Object data in JSON
_ _ _
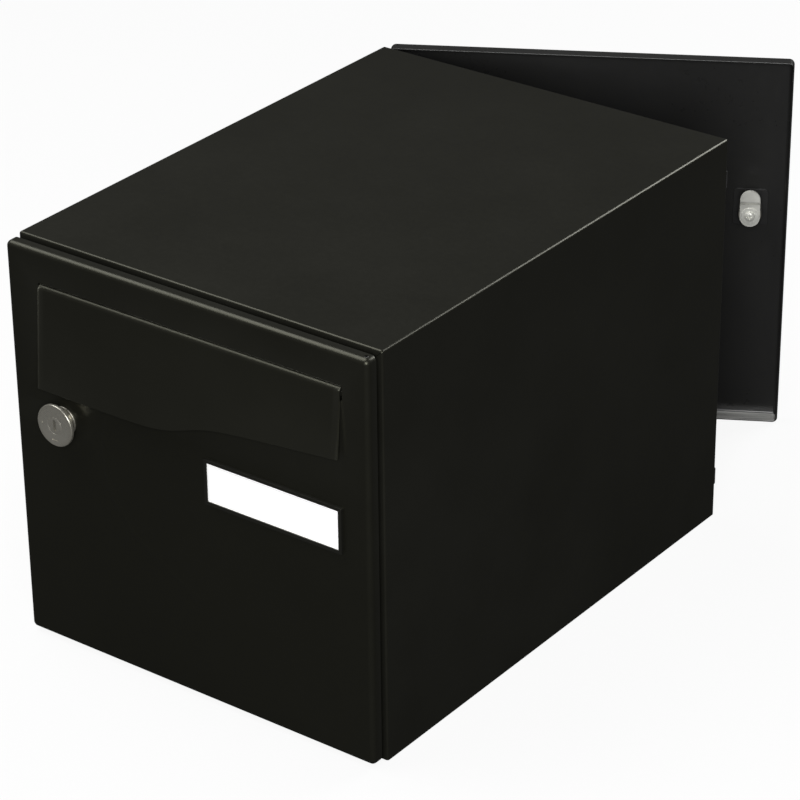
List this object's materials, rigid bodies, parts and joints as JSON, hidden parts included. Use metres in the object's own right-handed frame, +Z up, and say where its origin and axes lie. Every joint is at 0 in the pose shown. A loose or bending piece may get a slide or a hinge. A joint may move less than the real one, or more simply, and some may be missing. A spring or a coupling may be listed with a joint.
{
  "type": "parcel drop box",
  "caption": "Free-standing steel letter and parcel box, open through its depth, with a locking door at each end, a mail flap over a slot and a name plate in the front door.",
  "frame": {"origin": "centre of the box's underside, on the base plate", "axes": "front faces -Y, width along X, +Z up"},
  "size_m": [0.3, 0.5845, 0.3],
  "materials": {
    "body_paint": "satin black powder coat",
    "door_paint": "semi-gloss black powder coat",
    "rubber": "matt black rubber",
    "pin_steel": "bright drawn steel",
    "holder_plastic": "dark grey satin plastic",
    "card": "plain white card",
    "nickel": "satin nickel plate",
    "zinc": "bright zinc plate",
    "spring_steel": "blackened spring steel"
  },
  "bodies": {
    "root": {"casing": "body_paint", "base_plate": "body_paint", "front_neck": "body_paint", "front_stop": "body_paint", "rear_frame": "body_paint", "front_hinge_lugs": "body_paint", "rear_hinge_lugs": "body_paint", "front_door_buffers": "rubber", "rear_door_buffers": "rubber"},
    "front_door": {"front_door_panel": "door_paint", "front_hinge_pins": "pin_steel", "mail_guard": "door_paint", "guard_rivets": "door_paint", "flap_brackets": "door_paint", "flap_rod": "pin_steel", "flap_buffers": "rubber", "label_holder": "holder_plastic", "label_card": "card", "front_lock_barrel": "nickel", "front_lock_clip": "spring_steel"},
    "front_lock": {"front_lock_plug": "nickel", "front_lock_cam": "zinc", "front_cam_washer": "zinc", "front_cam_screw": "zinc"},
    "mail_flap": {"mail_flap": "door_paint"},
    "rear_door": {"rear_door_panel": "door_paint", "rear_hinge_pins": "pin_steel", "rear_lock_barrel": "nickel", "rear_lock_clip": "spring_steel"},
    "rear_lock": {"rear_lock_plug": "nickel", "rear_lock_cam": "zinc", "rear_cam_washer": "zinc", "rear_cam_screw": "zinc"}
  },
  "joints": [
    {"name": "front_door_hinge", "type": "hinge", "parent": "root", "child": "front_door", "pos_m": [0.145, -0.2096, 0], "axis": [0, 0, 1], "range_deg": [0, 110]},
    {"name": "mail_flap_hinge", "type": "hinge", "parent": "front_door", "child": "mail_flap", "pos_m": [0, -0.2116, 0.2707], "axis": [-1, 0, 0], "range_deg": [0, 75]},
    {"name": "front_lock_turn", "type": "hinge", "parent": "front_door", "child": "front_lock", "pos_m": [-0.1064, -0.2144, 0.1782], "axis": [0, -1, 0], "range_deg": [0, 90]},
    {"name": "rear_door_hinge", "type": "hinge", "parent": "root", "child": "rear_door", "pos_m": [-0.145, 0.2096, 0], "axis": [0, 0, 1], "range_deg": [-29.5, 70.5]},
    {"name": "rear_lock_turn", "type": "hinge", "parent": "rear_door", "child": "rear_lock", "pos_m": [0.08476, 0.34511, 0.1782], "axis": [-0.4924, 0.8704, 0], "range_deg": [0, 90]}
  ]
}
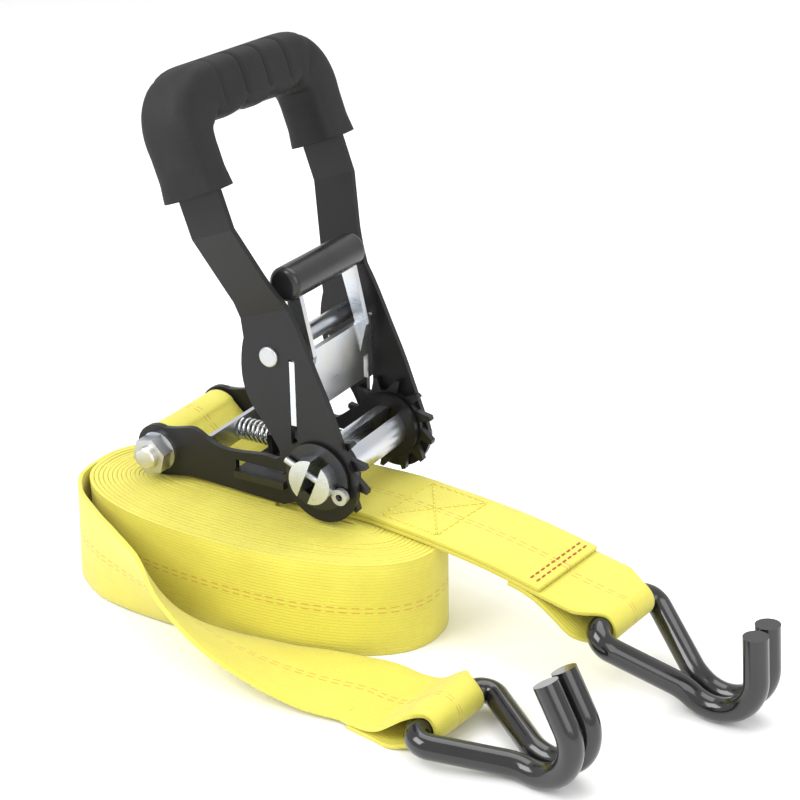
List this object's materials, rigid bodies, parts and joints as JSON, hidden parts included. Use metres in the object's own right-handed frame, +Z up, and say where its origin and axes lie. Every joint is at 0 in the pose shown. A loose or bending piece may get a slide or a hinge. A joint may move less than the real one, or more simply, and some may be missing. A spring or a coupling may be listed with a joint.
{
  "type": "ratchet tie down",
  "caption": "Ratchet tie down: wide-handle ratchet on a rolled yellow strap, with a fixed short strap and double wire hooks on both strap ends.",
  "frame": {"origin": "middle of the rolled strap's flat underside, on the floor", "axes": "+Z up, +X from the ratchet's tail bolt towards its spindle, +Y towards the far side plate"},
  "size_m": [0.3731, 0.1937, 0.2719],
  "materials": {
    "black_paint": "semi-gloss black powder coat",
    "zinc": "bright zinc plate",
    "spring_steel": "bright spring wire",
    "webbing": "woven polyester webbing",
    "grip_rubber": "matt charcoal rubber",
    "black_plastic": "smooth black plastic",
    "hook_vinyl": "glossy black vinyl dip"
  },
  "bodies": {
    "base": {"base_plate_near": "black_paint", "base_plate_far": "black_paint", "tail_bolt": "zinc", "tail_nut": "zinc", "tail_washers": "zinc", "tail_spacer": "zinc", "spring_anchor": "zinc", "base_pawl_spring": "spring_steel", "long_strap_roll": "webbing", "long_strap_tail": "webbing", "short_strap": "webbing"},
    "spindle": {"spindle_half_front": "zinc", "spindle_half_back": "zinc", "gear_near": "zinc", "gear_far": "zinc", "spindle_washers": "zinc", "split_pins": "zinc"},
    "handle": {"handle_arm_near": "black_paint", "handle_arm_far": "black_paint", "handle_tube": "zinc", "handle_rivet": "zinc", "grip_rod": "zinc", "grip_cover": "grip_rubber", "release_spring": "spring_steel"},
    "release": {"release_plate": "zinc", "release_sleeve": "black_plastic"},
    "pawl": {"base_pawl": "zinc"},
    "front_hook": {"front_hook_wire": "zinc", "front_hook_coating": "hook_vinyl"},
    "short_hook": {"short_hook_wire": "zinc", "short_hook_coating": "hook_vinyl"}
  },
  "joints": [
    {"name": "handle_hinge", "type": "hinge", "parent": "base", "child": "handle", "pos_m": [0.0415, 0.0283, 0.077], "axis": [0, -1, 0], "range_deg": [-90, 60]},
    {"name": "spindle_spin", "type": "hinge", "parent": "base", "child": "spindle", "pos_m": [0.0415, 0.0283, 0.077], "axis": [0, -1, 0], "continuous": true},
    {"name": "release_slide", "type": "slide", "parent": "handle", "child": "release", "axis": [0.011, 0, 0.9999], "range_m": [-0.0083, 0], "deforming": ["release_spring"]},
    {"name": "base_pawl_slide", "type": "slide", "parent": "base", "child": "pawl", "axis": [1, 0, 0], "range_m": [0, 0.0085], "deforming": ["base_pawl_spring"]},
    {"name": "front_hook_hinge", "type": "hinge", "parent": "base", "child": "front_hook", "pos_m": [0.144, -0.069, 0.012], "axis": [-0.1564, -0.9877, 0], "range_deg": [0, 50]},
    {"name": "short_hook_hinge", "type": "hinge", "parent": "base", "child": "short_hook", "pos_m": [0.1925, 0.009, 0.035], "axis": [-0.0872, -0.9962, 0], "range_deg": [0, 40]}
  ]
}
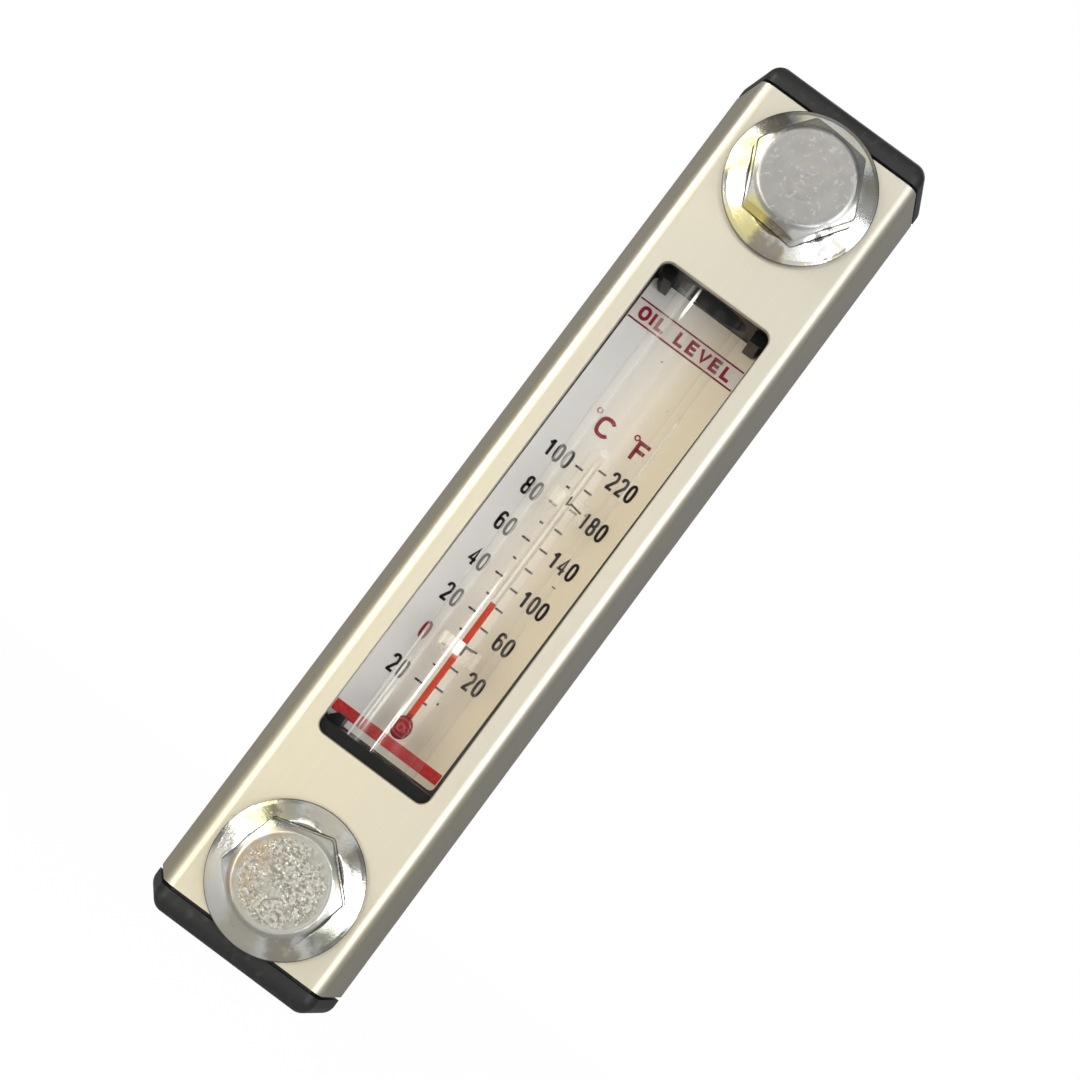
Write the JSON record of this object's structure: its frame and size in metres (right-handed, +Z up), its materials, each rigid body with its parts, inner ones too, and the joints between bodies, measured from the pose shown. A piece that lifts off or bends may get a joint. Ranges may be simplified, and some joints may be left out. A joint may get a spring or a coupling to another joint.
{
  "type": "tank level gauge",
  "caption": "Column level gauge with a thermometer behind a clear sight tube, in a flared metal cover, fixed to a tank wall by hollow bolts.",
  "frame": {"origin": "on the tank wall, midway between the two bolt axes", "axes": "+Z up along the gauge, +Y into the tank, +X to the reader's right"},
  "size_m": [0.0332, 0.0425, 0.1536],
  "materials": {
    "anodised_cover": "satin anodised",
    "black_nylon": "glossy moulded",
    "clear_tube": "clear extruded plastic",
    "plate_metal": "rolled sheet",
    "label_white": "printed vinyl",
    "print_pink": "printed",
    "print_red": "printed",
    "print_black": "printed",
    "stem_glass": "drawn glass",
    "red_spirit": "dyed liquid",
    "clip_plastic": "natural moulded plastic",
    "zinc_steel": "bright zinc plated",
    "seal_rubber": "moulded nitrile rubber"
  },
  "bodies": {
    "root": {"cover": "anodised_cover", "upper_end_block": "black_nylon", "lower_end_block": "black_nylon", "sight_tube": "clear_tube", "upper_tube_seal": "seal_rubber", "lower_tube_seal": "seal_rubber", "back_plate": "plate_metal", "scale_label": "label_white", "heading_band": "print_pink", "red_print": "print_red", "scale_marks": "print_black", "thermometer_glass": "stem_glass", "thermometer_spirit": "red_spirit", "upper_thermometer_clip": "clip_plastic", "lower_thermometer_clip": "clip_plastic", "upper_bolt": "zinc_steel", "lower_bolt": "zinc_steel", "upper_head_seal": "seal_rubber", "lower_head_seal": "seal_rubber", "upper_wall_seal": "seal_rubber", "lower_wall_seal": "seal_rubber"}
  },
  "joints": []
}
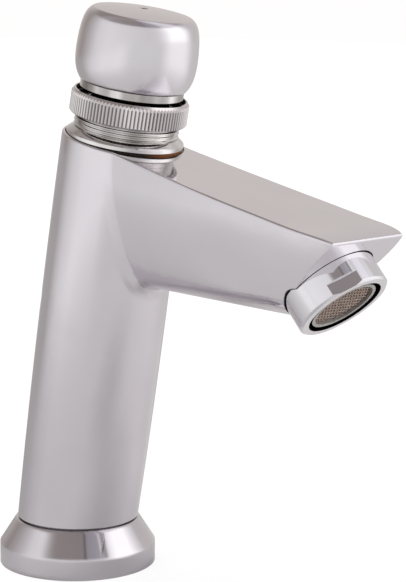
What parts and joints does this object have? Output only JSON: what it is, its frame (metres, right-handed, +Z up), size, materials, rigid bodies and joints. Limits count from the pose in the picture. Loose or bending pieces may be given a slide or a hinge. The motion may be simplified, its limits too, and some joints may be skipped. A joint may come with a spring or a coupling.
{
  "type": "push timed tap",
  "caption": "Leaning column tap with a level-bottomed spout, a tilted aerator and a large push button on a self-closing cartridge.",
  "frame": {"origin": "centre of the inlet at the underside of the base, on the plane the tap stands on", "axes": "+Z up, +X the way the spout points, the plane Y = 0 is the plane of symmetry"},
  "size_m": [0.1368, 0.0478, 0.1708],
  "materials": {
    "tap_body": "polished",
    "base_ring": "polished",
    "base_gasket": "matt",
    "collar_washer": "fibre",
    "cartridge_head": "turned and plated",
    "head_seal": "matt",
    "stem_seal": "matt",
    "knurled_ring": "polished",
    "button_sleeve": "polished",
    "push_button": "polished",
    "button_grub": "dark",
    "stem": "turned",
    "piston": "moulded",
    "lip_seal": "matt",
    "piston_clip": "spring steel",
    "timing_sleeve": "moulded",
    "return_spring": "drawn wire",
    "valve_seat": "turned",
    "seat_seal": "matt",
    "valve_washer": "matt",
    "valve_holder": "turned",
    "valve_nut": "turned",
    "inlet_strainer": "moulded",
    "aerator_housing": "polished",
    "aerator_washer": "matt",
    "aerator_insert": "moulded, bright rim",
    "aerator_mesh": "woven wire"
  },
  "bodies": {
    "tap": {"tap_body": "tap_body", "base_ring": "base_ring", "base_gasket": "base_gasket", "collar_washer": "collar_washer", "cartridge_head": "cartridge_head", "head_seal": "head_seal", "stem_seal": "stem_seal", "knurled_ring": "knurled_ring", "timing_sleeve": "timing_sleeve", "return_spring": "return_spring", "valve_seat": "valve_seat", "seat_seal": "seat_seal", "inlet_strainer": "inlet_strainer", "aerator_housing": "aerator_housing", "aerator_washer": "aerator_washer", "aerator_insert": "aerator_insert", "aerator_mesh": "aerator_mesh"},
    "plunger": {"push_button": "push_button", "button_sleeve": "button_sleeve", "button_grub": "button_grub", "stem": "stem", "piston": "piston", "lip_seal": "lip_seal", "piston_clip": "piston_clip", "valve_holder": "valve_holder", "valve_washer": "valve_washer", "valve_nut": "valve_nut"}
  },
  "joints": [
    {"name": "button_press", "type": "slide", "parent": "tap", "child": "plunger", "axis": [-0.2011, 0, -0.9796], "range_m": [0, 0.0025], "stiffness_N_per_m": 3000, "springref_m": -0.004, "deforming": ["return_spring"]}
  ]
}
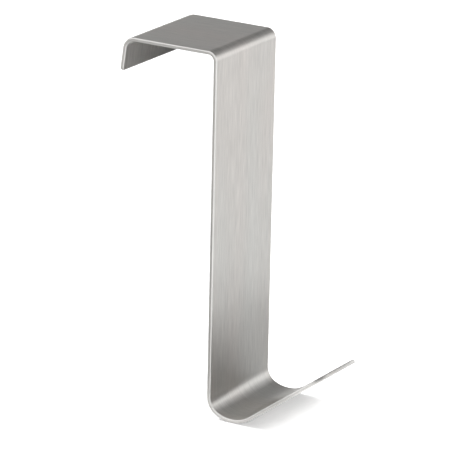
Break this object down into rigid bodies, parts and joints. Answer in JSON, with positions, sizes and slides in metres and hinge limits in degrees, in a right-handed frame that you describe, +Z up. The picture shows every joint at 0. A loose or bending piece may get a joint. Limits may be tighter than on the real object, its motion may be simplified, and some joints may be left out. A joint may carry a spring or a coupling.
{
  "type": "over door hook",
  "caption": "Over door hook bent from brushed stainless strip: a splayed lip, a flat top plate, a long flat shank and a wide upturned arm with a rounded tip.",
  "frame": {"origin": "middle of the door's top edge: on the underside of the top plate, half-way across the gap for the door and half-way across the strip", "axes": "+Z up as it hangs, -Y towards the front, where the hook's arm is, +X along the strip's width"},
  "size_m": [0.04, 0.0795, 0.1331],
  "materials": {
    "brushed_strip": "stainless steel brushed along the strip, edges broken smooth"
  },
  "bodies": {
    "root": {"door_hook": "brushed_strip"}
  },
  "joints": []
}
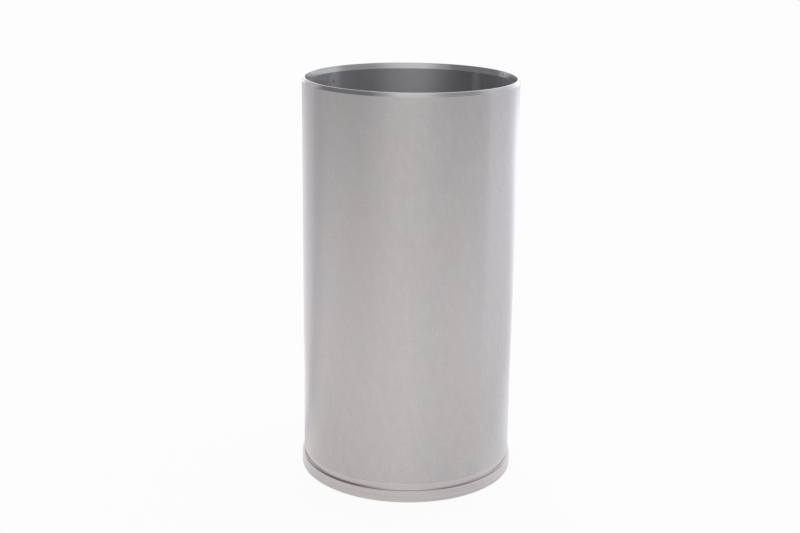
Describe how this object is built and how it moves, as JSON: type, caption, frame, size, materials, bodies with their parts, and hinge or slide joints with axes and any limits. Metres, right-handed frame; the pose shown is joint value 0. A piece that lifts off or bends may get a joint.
_ _ _
# Task details
Select every line of the records holding the string "shown".

# Expected answer
List this object's materials, rigid bodies, parts and joints as JSON, hidden parts included. Use metres in the object's own right-handed frame, +Z up, and say where its origin and axes lie. Every joint is at 0 in the pose shown. A loose or bending piece may get a slide or a hinge. A joint may move less than the real one, or more simply, and some may be missing. A spring or a coupling may be listed with a joint.
List this object's materials, rigid bodies, parts and joints as JSON, hidden parts included. Use metres in the object's own right-handed frame, +Z up, and say where its origin and axes lie. Every joint is at 0 in the pose shown. A loose or bending piece may get a slide or a hinge. A joint may move less than the real one, or more simply, and some may be missing. A spring or a coupling may be listed with a joint.
Write the JSON record of this object's structure: its frame and size in metres (right-handed, +Z up), its materials, each rigid body with its parts, inner ones too, and the joints between bodies, measured from the pose shown. A piece that lifts off or bends may get a joint. Ranges may be simplified, and some joints may be left out. A joint may get a spring or a coupling to another joint.
Describe how this object is built and how it moves, as JSON: type, caption, frame, size, materials, bodies with their parts, and hinge or slide joints with axes and any limits. Metres, right-handed frame; the pose shown is joint value 0. A piece that lifts off or bends may get a joint.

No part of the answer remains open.